#### [Instruction]
Go through the listing and return every line with "manifold" in it.

#### [Data excerpt]
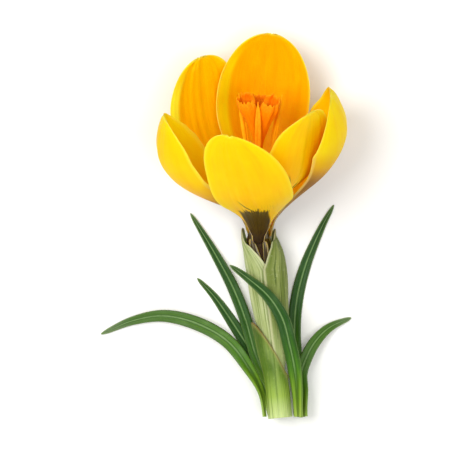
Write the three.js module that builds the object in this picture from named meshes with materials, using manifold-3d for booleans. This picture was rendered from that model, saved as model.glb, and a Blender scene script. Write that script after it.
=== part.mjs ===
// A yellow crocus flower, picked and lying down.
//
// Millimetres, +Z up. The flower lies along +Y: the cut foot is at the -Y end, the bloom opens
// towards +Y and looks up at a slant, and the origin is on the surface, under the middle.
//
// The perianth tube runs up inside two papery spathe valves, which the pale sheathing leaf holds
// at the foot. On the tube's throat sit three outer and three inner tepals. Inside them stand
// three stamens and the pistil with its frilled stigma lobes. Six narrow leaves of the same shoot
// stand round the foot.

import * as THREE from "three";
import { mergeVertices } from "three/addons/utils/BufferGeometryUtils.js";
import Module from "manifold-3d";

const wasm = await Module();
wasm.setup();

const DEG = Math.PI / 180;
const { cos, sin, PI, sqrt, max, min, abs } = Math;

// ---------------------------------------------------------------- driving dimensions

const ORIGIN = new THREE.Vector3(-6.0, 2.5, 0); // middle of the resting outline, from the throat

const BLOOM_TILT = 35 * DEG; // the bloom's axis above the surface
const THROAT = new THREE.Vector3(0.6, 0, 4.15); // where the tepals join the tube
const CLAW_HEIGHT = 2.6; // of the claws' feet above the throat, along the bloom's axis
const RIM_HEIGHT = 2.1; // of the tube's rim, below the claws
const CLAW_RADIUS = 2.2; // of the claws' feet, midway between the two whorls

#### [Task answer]
Write the three.js module that builds the object in this picture from named meshes with materials, using manifold-3d for booleans. This picture was rendered from that model, saved as model.glb, and a Blender scene script. Write that script after it.
import Module from "manifold-3d";